Swift wants to write about fee-fee's and zombies. on 4/21/2022 11:17:28 PM

It'll be a case-by-case basis, with particular undead becoming close friends with the protagonist's original self (while you aren't behind the wheel making decisions for the necromancer), while others signal time and again they're actively tortured being brought back.  It's not like the undead themselves in this story are static personalities, so I do want some of them to switch attitudes over the course of the story.  Some may adjust to being in the physical world once more, others might go insane pursuing a certain regret in their past lives, and still others just regress and become empty puppets.  A lot of these consequences are by happenstance and conversation, rather than necromancy being an exact science with predictable outcomes.

Which brings me to another point I forgot to address: I do want there to be another plot wrinkle (#4 or 5?) involving the disillusionment with magic in general.  Just like how necromancy is a spotty practice with variable results, resurrection isn't always going to be a good decision if the wrong person gets brought back.  Like an old advisor to many kings being brought back for the nth time?  He'll probably just off himself or douse the entire audience hall in flames before running for the hills.  Maybe I can marry this with the costs plot wrinkle (resurrection becomes cheap; necromancy becomes expensive and/or vice versa or both become cheap / expensive), but I'm leaning on the idea that this is a phenomena that happens later in the story to signal the beginning of the end, or early on as a way to pique interest on the necromancy's polar opposite.


Swift wants to write about fee-fee's and zombies. on 4/21/2022 11:02:20 PM

1. Yes to the first question.

2. It really depends on the life of the person.  People who are religious obviously get sucked into heaven / hell, and those who commit themselves to specific gods generally can't be recalled in any capacity (not even through true resurrection; the god has claimed that person's spirit).  Then after spirituality comes people with strong impressions from life (so someone who is politically rigorous, someone who has seen a lot of war, someone who was a doctor, a master tradesman, etc.) who feel satisfied; they tend to go sooner.

3. A day or two doesn't really matter in the beginning, but if you're trying to recall a soul at the very cusp of an afterlife, then that day or two makes all the difference.  There's no clear timer, though, so necromancers usually try to be as expedient as possible with their pulls while they're still cheap.  It just gets way more difficult to pull people who have no attachment to the physical world and you have to end up placating yourself to gods to let them loan you one of their flock.


Swift wants to write about fee-fee's and zombies. on 4/21/2022 7:22:11 AM

It's more like a general lobby of purgatory, and necromancy pulls spirits out of that lobby and ground them to the mortal plane.
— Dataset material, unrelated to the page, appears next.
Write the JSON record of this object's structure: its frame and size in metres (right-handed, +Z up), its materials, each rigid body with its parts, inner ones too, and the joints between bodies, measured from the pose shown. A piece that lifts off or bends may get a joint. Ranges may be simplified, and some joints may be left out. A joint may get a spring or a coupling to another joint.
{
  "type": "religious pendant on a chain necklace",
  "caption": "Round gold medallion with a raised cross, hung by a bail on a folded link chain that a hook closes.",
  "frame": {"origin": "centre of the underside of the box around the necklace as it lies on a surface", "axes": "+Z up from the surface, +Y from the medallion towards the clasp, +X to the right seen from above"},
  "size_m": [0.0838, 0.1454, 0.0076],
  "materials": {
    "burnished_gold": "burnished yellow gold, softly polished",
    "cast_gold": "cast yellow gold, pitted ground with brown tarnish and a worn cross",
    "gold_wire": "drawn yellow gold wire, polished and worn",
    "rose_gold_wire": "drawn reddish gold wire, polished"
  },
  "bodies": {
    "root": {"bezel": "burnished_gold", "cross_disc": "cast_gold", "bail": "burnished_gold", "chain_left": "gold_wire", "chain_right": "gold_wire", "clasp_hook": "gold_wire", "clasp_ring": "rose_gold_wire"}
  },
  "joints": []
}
Most spirits who didn't make much of themselves in their past life are curious to see the going-on's of the physical world, but aren't exactly as interested or self-aware as the living are...initially.  They'll become more aware as they spend more time in the physical world, for better and worse.

Spirits who spend long enough in that purgatory go to their respective afterlives (think other planes of existence like Sovnguard or the Nine Hells from Forgotten Realms), so pulling those spirits from those other planes will produce varying results.  After all, wouldn't you be pissed off if you were ripped out of Heaven to help some mopey-ass loner get their ass off the ground?  Or, if you were pulled out of Hell, wouldn't you be scrambling to find a way to bind yourself on the material plane for as long as possible?  Self-awareness and memories tied to the physical plane will lose their grasp the longer a spirit spends in that afterlife, and after forging a new identity in that respective heaven / hell, there eventually will be no way to recall that spirit back from the dead.  After all, that old self has been discarded for the new self.
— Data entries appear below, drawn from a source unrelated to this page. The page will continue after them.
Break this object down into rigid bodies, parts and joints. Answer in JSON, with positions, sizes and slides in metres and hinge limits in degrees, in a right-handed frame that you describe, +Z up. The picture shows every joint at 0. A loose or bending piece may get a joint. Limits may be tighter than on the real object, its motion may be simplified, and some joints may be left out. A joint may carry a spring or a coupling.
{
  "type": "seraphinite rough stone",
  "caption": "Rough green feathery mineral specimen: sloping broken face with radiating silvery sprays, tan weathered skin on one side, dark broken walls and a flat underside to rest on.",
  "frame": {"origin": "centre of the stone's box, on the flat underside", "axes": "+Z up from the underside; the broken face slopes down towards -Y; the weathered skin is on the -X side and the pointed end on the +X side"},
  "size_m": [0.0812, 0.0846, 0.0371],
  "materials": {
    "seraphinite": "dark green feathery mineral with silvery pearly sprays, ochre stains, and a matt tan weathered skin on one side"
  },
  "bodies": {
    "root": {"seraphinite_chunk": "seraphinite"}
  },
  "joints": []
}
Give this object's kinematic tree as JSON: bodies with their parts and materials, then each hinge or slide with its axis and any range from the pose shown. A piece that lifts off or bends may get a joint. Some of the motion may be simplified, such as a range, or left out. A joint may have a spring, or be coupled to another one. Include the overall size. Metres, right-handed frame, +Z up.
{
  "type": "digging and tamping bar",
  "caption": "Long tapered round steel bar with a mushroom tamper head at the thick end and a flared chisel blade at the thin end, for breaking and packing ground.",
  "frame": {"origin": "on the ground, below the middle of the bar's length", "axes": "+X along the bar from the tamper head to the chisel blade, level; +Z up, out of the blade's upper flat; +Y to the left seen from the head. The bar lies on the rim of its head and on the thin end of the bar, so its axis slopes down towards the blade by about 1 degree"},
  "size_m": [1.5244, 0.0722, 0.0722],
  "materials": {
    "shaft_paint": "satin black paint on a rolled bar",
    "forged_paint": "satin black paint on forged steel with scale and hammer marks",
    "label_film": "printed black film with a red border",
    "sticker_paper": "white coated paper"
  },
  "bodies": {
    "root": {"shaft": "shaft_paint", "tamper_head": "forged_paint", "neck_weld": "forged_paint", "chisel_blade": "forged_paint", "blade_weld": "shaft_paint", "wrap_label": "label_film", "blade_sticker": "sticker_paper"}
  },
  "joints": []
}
There's also some differences between forms of undead, with zombies and flesh golems becoming the most aware due to all the flesh involved (think of them like interfaces for spirits to feel, eat, sense, etc.) vs. skeletons (which are controlled like puppets by their respective spirits).  And the more gruesome amalgamations and monstrosities (which our protagonist probably would only create along the "worse" routes where complete selfishness overrides any sense of empathy for the spirits) will end up being abominations from a personality standpoint.

Immaterial necromancy is always temporary, so there may be lapses of memory between conversations with the dead that way.  This also is going to create a plot wrinkle where a particularly long-time servant of the necromancer loses their original body and ends up passing on with the added accomplishments of servitude, which brings that particular person much closer to an afterlife than purgatory.  From what I've already written, there'll be a subplot regarding spirits' consent to being pulled back into the material plane.

Note to self: "Tug the rope if you're there."